PLA chiefs are seeking to maintain a careful balance between the urgent and expensive near-term demands of recapitalising a vast inventory of outdated weapons with a more measured long-term approach towards transforming the armed forces into an information-age outfit. The latest Chinese defence white paper issued at the end of 2006 outlines a three-stage defence development strategy that extends to the middle of this century.

 

The goal of the first near-term phase is to "lay a solid foundation by 2010" for the country's military posture, in which the PLA will selectively replace only a limited proportion of its existing arsenal with new-generation naval, aviation and missile hardware.
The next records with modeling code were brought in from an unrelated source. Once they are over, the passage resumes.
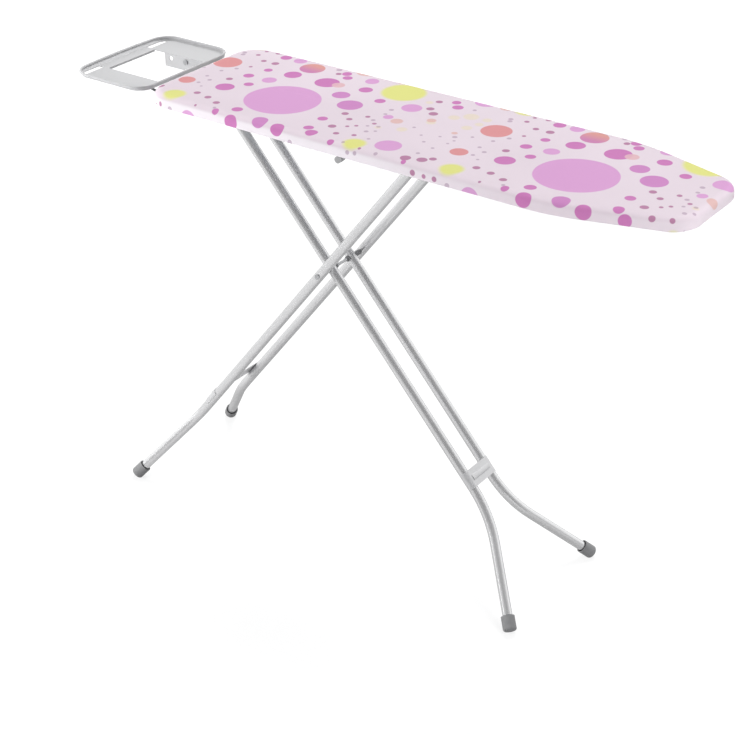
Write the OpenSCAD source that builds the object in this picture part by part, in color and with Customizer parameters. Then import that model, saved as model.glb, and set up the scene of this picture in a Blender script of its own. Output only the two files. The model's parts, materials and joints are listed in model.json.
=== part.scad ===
// Folding ironing board with an iron rest, two crossed leg frames and a stepless height brake.
// Millimetres. +X towards the nose, +Y to the far side, +Z up.
// The origin is on the floor, midway between the outer end of the iron rest and the nose.

/* [Board] */
// Height of the ironing surface above the floor
surface_h = 931.3; // [900:1:960]
// Length of the padded board
board_l = 1142; // [1050:1:1250]
// Width of the padded board
board_w = 336; // [300:1:380]
// Depth of the covered edge
edge_h = 25; // [23:0.5:32]
// Radius of the rear corners
rear_r = 58; // [50:1:110]
// Distance from the nose to where the sides start to taper
taper_l = 222; // [180:1:300]
// Radius where a side turns into the taper
taper_r = 420; // [200:5:500]
// Width between the corners of the blunt nose
nose_w = 200; // [150:1:230]
// Radius of the nose corners
nose_r = 58; // [35:1:62]
// Rounding of the top edge
crown_r = 7; // [4:0.5:9]

/* [Cover and pad] */
// Thickness of the cotton cover
cover_t = 1.2; // [0.8:0.1:2]
// Width of the cover turned under the edge
hem_w = 24; // [18:1:30]
// Gap between a soft piece and its neighbour
soft_gap = 0.3; // [0.2:0.05:0.5]

/* [Board frame] */
// Sheet thickness of the rim, struts and brackets
sheet_t = 1.2; // [1:0.1:1.6]
// Thickness of the perforated top sheet
mesh_t = 1; // [0.8:0.1:1.5]
// Diameter of a ventilation hole
mesh_hole_d = 14; // [8:1:18]
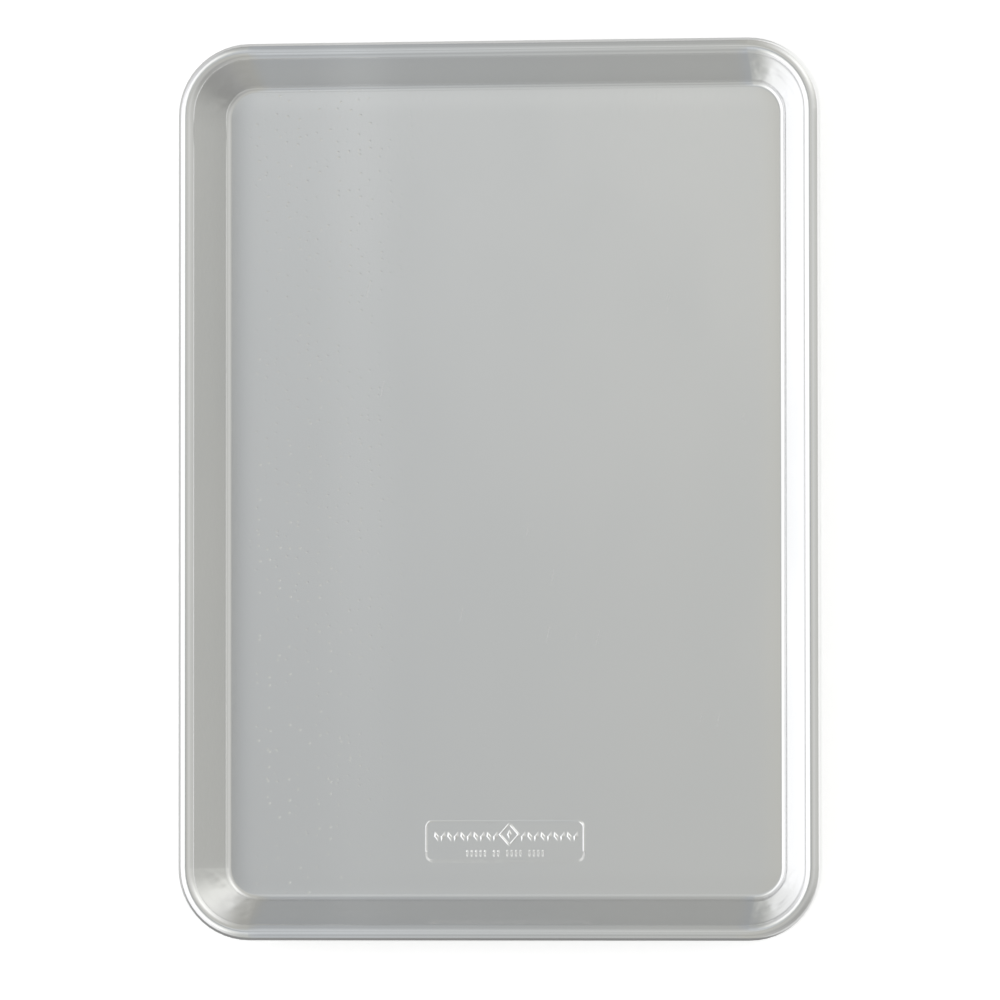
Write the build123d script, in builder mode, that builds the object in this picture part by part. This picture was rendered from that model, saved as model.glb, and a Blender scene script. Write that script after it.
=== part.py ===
from build123d import *
import os
from math import acos, cos, degrees, radians, sin, tan

# A shallow baking pan drawn from one aluminium sheet, its rim rolled outward round a steel wire.
# Lengths are in millimetres and angles in degrees.
# The pan's width runs along X, its length along Y and its height along Z.
# The origin is the middle of the flat underside.

# The pan as a whole, measured over the rolled rim
pan_length = 400.05
pan_width = 288.0
pan_height = 25.4
pan_corner_radius = 32.0

# The pressed sheet
sheet_thickness = 1.0
wall_angle = 64.0
floor_bend_radius = 3.0

# The rolled rim and the wire inside it
wire_diameter = 5.7
wire_clearance = 0.15
hem_gap = 1.0
wire_end_gap = 1.5

# The roll is a round bead that closes on the wire
bead_radius = sheet_thickness + wire_clearance + wire_diameter / 2
bead_x = pan_width / 2 - bead_radius
bead_y = pan_length / 2 - bead_radius
bead_z = pan_height - bead_radius
bead_corner_radius = pan_corner_radius - bead_radius

# The wall's baking face leaves the bead at a tangent and meets the floor in a round bend
wall_sine = sin(radians(wall_angle))
wall_cosine = cos(radians(wall_angle))
wall_top_inset = bead_radius * wall_sine
wall_top_rise = bead_radius * wall_cosine
bend_run = floor_bend_radius * wall_sine
bend_rise = floor_bend_radius * (1 - wall_cosine)
wall_rise = bead_z + wall_top_rise - sheet_thickness - bend_rise
wall_run = wall_rise / tan(radians(wall_angle))

# The flat floor ends where the bend begins
floor_inset = wall_top_inset + wall_run + bend_run
floor_half_width = bead_x - floor_inset
floor_half_length = bead_y - floor_inset
floor_corner_radius = bead_corner_radius - floor_inset

# The roll turns until its cut edge faces the wall's outer face, a narrow groove away from it
bead_bore_radius = bead_radius - sheet_thickness
curl_turn = 360 - degrees(acos((bead_bore_radius - hem_gap) / bead_radius))

os.makedirs("parts", exist_ok=True)

# The rim's section is drawn across one long side, seen from the front, about the bead's centre
rim_section = Plane(origin=(bead_x, 0, bead_z), x_dir=(1, 0, 0), z_dir=(0, -1, 0))
floor_top = sheet_thickness - bead_z


def draw_sheet_face(depth):
    """Draws one face of the sheet, from the floor up the wall and over the wire to the hem.

    The baking face has no depth, and the underside lies one sheet thickness deep."""
    roll_radius = bead_radius - depth
    bend = JernArc((-floor_inset, floor_top - depth), (1, 0), floor_bend_radius + depth, wall_angle)
    wall = Line(bend @ 1, (-roll_radius * wall_sine, roll_radius * wall_cosine))
    curl = JernArc(wall @ 1, wall % 1, roll_radius, -curl_turn)
    return bend @ 0, curl @ 1


# The sheet: a flat floor inside a rim, whose one section is carried round a corner and mirrored twice
with BuildPart() as pan_shell:
    with BuildLine(Plane.XY.offset(bead_z)) as quarter_route:
        FilletPolyline((bead_x, 0), (bead_x, bead_y), (0, bead_y), radius=bead_corner_radius)
    with BuildSketch(rim_section):
        with BuildLine():
            baking_start, baking_hem = draw_sheet_face(0)
            under_start, under_hem = draw_sheet_face(sheet_thickness)
            Line(baking_start, under_start)
            Line(baking_hem, under_hem)
        make_face()
    sweep(path=quarter_route.line)
    mirror(about=Plane.XZ)
    mirror(about=Plane.YZ)
    with BuildSketch():
        RectangleRounded(2 * floor_half_width, 2 * floor_half_length, floor_corner_radius)
    extrude(amount=sheet_thickness)
pan_shell.part.label = "pan_shell"

# The wire's round section is drawn at its first end, and its seam lies towards the pan's middle
wire_section = Plane(origin=(bead_x, wire_end_gap / 2, bead_z), x_dir=(-1, 0, 0), z_dir=(0, 1, 0))

# The wire: one round bar bent into a loop inside the roll, its ends butted with a small gap
with BuildPart() as rim_wire:
    with BuildLine(Plane.XY.offset(bead_z)) as wire_route:
        FilletPolyline(
            (bead_x, wire_end_gap / 2),
            (bead_x, bead_y),
            (-bead_x, bead_y),
            (-bead_x, -bead_y),
            (bead_x, -bead_y),
            (bead_x, -wire_end_gap / 2),
            radius=bead_corner_radius,
        )
    with BuildSketch(wire_section):
        Circle(wire_diameter / 2)
    sweep(path=wire_route.line)
rim_wire.part.label = "rim_wire"

export_step(pan_shell.part, "parts/pan_shell.step")
export_step(rim_wire.part, "parts/rim_wire.step")

print("outside", pan_width, "x", pan_length, "x", pan_height)
print("flat floor", round(2 * floor_half_width, 2), "x", round(2 * floor_half_length, 2))
print("bead diameter", 2 * bead_radius, "curl", round(curl_turn, 1), "degrees")
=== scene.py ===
from math import cos, pi, radians, sin, tan

import bmesh
import bpy
from mathutils import Matrix, Vector


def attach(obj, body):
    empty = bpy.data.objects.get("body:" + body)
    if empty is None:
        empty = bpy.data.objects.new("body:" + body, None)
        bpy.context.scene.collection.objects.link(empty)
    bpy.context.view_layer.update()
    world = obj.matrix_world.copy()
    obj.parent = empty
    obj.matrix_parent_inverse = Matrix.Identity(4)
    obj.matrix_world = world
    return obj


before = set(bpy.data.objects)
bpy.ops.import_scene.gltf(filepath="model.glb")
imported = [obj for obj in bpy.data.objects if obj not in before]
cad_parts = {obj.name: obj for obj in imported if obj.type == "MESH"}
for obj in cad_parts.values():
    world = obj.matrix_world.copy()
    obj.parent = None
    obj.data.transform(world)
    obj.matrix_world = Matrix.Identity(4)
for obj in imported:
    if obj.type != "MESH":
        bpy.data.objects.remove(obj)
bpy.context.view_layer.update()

mm = 0.001  # the pan's sizes are given in millimetres, Blender's in metres


class Socket:
    # an output of a node that can be used in sums like a number
    def __init__(self, nodes, output):
        self.nodes, self.output = nodes, output

    def __add__(self, other): return self.nodes.maths("ADD", self, other)
    def __radd__(self, other): return self.nodes.maths("ADD", other, self)
    def __sub__(self, other): return self.nodes.maths("SUBTRACT", self, other)
    def __rsub__(self, other): return self.nodes.maths("SUBTRACT", other, self)
    def __mul__(self, other): return self.nodes.maths("MULTIPLY", self, other)
    def __rmul__(self, other): return self.nodes.maths("MULTIPLY", other, self)
    def __truediv__(self, other): return self.nodes.maths("DIVIDE", self, other)
    def __rtruediv__(self, other): return self.nodes.maths("DIVIDE", other, self)
    def __pow__(self, other): return self.nodes.maths("POWER", self, other)
    def __rpow__(self, other): return self.nodes.maths("POWER", other, self)

    def between(self, low, high):
        # 0 below low, 1 above high, smooth in between
        return self.nodes.add("ShaderNodeMapRange", {"interpolation_type": "SMOOTHSTEP"},
                              {"Value": self, "From Min": low, "From Max": high})

    def part(self, name):
        return Socket(self.nodes, self.output.node.outputs[name])

    def axes(self):
        # the X, Y and Z of a vector
        split = self.nodes.add("ShaderNodeSeparateXYZ", {}, [self])
        return [split.part(axis) for axis in "XYZ"]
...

The remaining inventory will be upgraded cheaply through the addition of sensors, navigational positioning systems, infrared detectors, computers and other devices that will allow them, in theory at least, to conduct network-enabled operations.

 

The central objective of this near-term modernisation is to acquire the capabilities to allow the PLA to execute a quick and decisive victory against Taiwan while deterring US military intervention. The PLA's concentrated acquisition of precision strike assets suggests that its preferred military strategy would be a 'decapitation' strategy that would neutralise Taiwan's civilian and military command-and-control apparatuses and vital infrastructure and communication facilities in addition to key military capabilities. The centrepiece of this offensive capability is the PLA's potent missile force. The PLA has been engaged in a concerted buildup of its short-range ballistic missile force facing Taiwan since the mid-1990s.